DESCRIPTION OF THE TASK
Copy exactly, please, the lines of the data from its start through the line containing "vent_half = 0.22".
##########
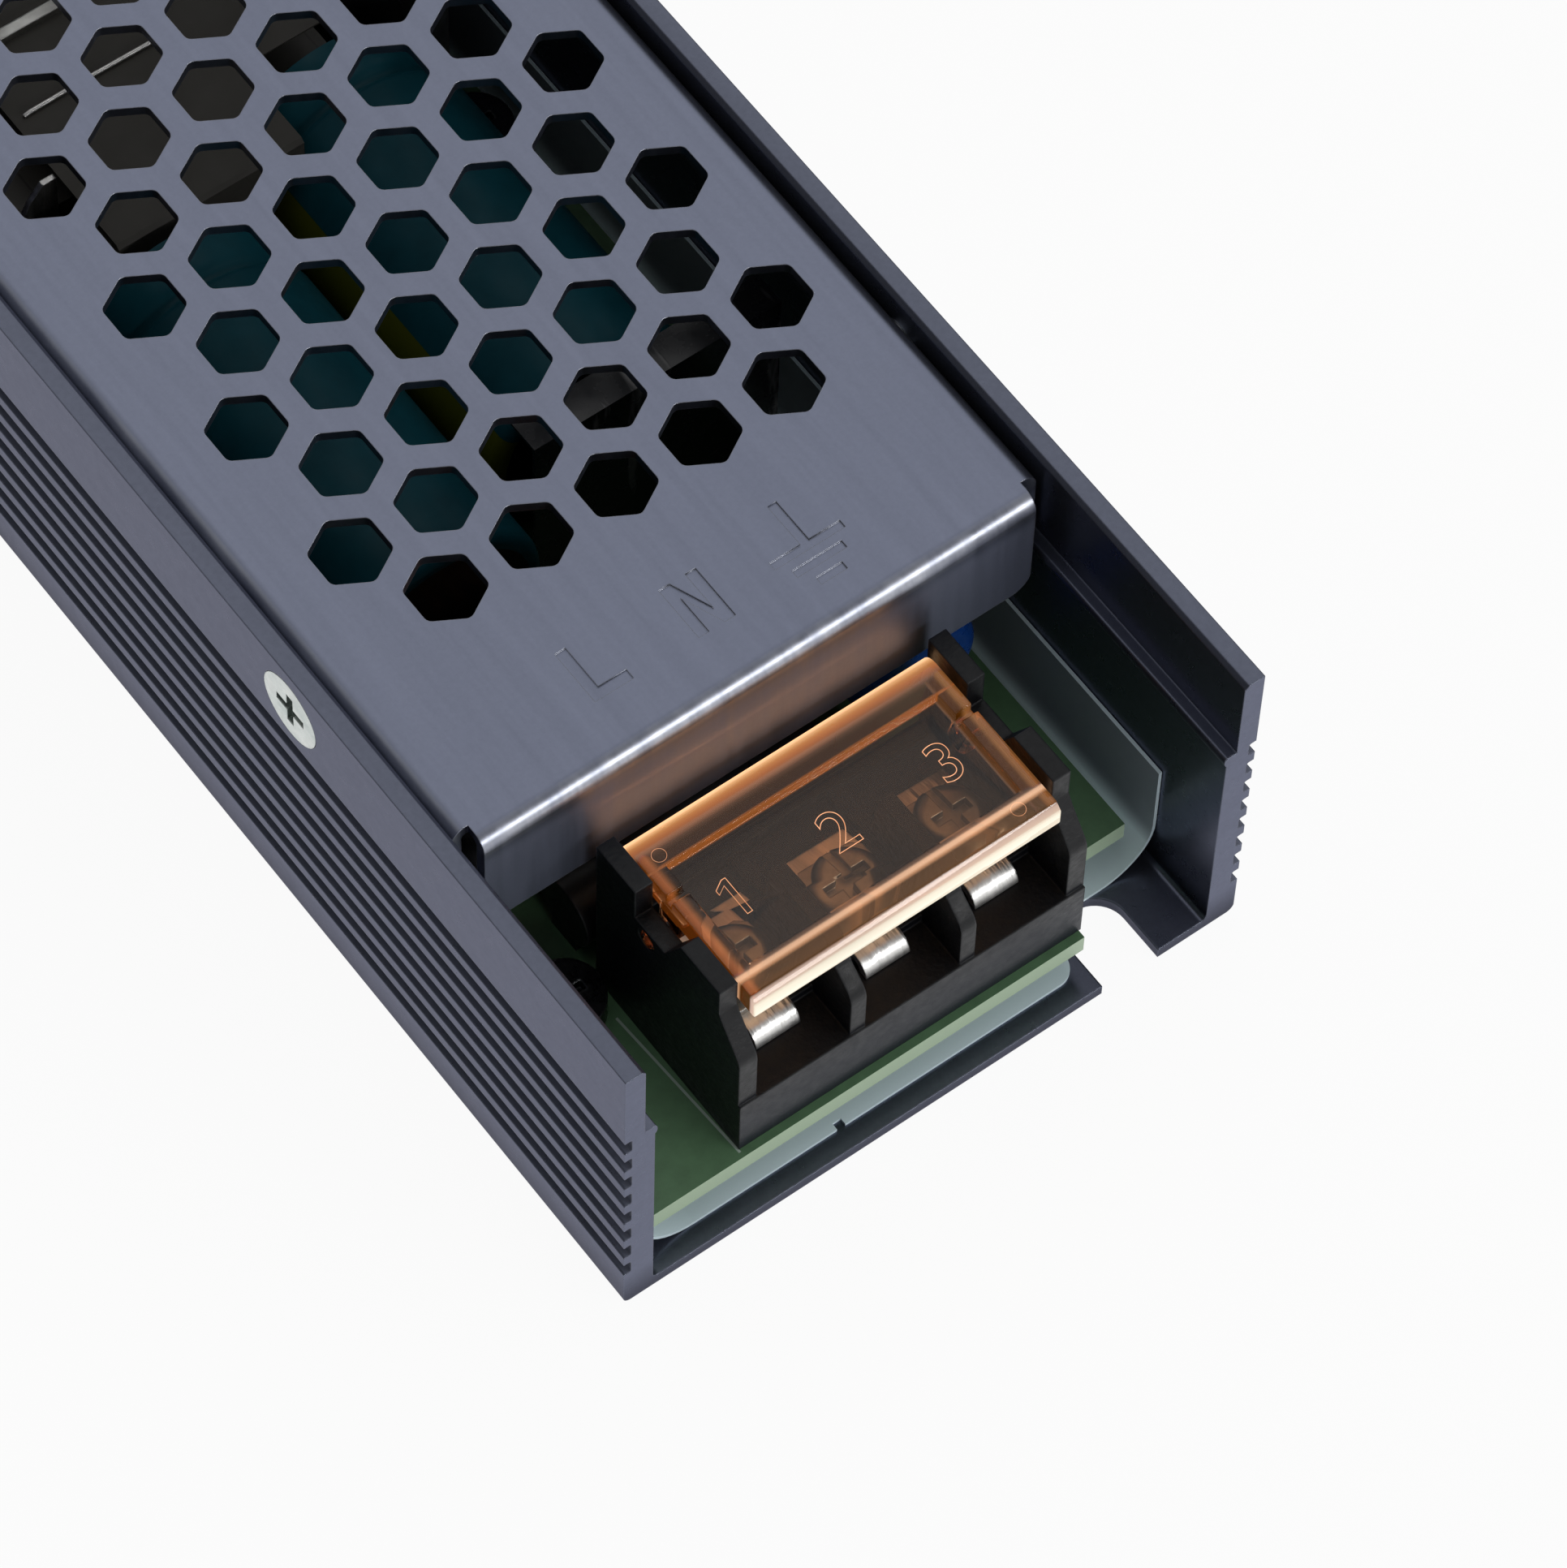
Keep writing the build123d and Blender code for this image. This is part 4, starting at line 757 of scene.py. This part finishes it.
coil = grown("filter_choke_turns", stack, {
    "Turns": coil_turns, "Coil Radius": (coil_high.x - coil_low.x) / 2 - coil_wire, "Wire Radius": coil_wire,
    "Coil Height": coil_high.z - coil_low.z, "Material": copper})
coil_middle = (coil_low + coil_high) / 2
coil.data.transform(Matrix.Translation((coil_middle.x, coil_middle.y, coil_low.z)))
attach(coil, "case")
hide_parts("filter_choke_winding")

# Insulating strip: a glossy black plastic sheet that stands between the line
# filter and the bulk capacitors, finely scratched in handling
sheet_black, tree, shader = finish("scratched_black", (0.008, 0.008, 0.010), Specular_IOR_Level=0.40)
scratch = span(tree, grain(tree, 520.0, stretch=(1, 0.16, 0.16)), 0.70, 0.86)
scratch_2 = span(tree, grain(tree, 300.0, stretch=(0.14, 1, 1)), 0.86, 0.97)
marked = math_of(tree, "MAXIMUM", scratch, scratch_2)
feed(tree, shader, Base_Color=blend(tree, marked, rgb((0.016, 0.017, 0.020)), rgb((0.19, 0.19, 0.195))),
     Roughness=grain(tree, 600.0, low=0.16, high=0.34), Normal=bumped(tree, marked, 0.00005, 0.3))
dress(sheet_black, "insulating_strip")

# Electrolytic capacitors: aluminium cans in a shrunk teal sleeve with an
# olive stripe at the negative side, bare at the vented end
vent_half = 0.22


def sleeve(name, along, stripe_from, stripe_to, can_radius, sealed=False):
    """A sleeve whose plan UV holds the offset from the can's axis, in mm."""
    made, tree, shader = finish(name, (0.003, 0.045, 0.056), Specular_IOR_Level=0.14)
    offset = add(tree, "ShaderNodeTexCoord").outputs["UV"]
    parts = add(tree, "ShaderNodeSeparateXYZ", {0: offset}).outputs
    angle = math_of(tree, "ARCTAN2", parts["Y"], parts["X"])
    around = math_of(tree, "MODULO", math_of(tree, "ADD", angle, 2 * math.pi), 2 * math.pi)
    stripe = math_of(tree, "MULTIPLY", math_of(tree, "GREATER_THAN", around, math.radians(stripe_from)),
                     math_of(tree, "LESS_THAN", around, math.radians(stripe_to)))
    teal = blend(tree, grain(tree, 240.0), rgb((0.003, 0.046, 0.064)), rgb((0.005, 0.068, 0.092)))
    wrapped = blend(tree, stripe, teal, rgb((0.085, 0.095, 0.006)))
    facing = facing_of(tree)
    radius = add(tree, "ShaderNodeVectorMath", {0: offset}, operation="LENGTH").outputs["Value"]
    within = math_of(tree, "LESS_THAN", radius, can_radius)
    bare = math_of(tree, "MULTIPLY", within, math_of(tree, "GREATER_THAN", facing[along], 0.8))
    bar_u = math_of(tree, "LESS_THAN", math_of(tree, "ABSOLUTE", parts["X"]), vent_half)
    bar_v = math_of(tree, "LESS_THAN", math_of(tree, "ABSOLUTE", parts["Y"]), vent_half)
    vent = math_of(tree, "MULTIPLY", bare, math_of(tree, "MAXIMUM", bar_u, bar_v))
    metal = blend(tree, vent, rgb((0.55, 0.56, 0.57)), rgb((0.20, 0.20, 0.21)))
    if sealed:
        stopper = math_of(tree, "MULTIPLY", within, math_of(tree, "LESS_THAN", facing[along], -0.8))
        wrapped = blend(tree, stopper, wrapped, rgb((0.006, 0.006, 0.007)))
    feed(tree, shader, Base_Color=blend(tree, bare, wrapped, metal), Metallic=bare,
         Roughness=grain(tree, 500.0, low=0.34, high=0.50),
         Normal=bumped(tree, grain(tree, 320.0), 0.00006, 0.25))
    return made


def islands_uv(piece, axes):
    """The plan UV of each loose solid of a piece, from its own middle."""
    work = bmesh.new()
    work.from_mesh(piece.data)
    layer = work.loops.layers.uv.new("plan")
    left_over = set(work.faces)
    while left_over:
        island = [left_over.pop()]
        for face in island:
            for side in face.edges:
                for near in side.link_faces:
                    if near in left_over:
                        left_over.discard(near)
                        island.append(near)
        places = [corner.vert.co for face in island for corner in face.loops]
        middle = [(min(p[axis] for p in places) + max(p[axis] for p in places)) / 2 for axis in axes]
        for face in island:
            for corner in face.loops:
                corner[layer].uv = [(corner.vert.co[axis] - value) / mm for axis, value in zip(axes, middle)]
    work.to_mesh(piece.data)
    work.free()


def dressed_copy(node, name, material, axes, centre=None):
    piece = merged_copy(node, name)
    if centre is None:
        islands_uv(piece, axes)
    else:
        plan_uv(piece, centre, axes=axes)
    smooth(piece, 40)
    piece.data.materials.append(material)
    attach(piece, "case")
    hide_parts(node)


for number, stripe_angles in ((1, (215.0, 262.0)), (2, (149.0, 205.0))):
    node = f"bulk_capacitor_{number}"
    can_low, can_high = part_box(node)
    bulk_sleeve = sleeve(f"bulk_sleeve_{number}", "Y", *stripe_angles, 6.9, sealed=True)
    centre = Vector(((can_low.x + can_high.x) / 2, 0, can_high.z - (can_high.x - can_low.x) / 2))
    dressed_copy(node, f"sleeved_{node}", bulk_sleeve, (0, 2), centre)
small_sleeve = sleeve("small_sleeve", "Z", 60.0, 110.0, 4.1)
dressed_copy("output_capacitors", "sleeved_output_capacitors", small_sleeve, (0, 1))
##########
OUTPUT
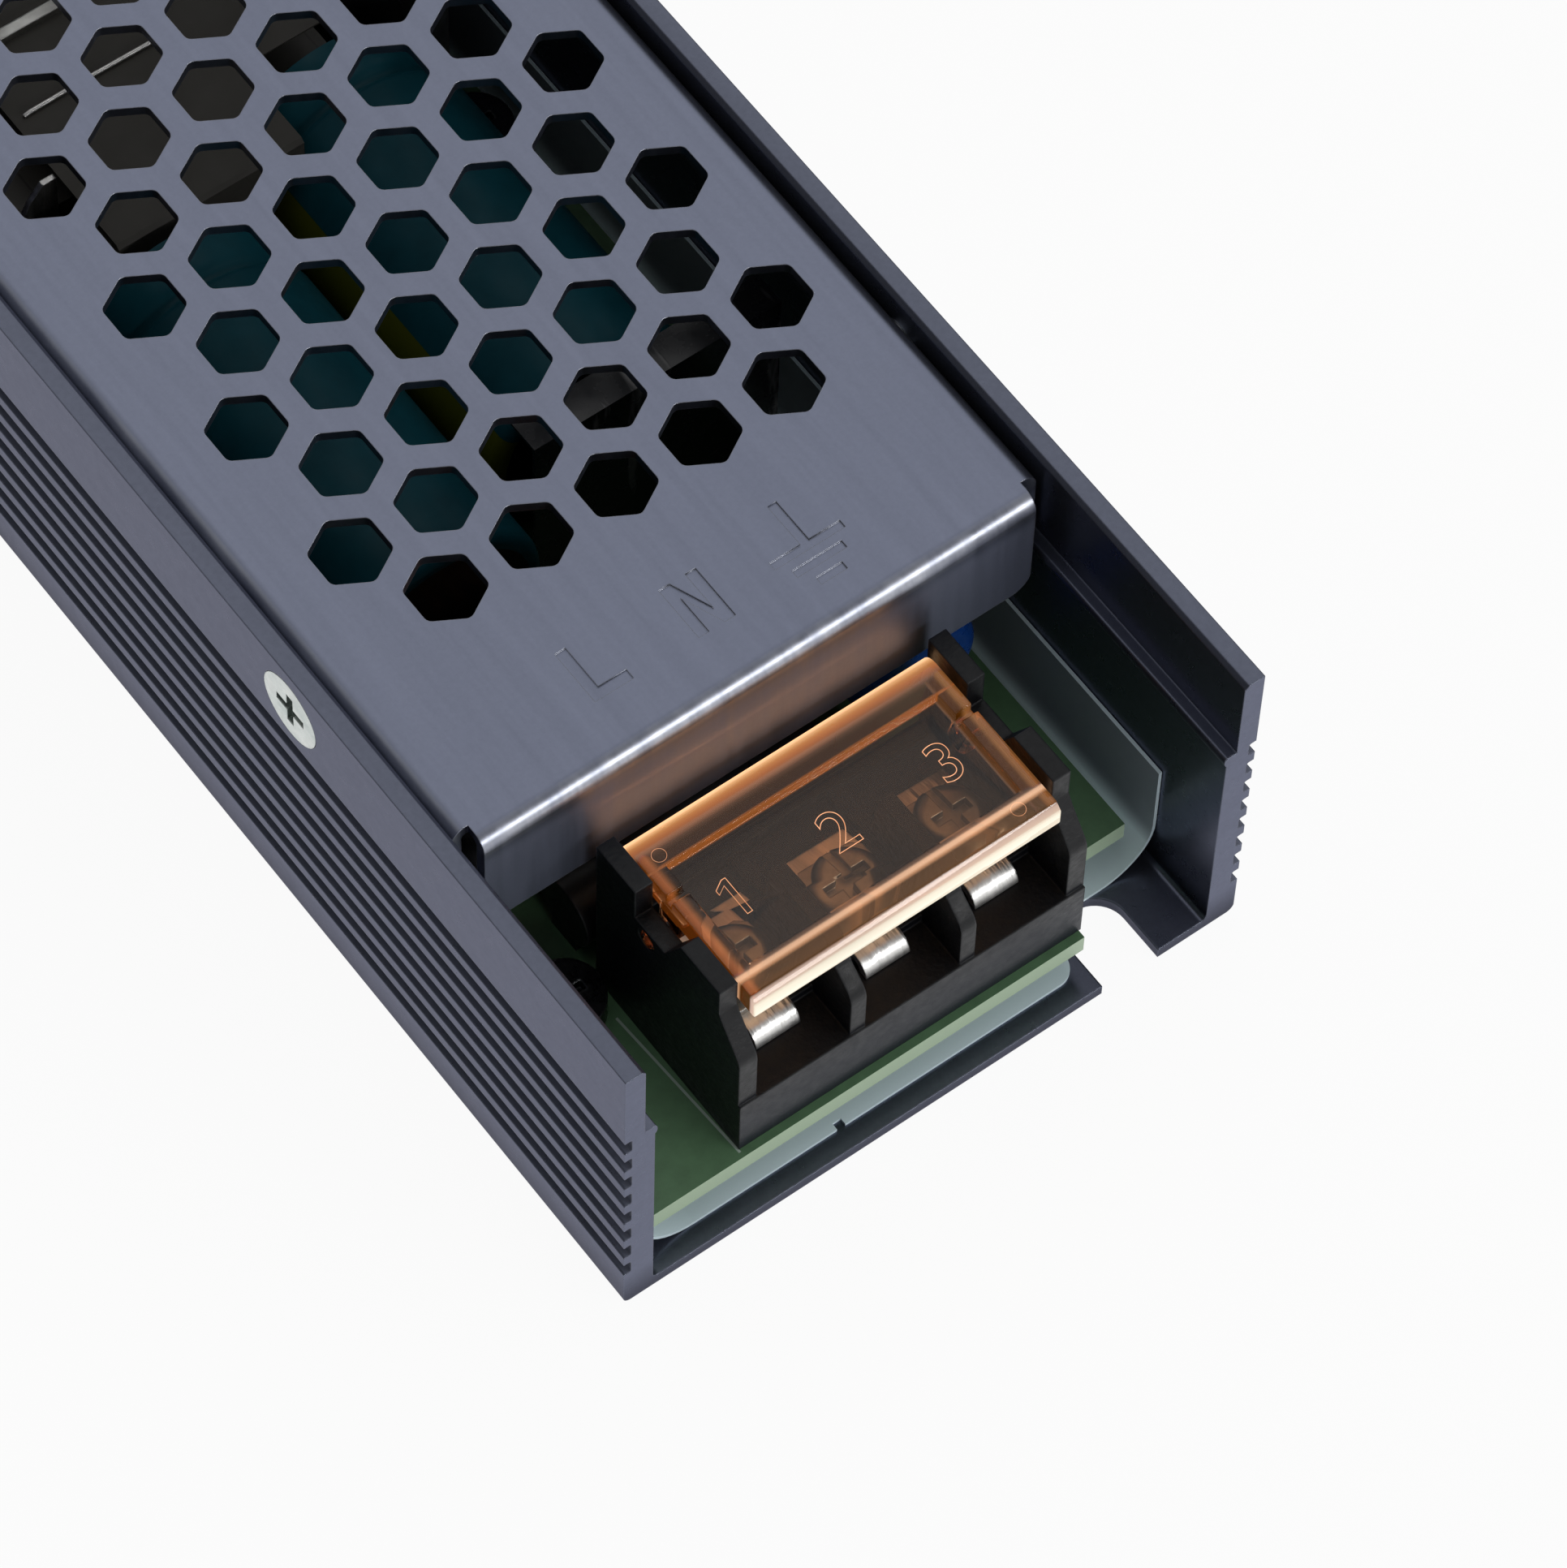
Keep writing the build123d and Blender code for this image. This is part 4, starting at line 757 of scene.py. This part finishes it.
coil = grown("filter_choke_turns", stack, {
    "Turns": coil_turns, "Coil Radius": (coil_high.x - coil_low.x) / 2 - coil_wire, "Wire Radius": coil_wire,
    "Coil Height": coil_high.z - coil_low.z, "Material": copper})
coil_middle = (coil_low + coil_high) / 2
coil.data.transform(Matrix.Translation((coil_middle.x, coil_middle.y, coil_low.z)))
attach(coil, "case")
hide_parts("filter_choke_winding")

# Insulating strip: a glossy black plastic sheet that stands between the line
# filter and the bulk capacitors, finely scratched in handling
sheet_black, tree, shader = finish("scratched_black", (0.008, 0.008, 0.010), Specular_IOR_Level=0.40)
scratch = span(tree, grain(tree, 520.0, stretch=(1, 0.16, 0.16)), 0.70, 0.86)
scratch_2 = span(tree, grain(tree, 300.0, stretch=(0.14, 1, 1)), 0.86, 0.97)
marked = math_of(tree, "MAXIMUM", scratch, scratch_2)
feed(tree, shader, Base_Color=blend(tree, marked, rgb((0.016, 0.017, 0.020)), rgb((0.19, 0.19, 0.195))),
     Roughness=grain(tree, 600.0, low=0.16, high=0.34), Normal=bumped(tree, marked, 0.00005, 0.3))
dress(sheet_black, "insulating_strip")

# Electrolytic capacitors: aluminium cans in a shrunk teal sleeve with an
# olive stripe at the negative side, bare at the vented end
vent_half = 0.22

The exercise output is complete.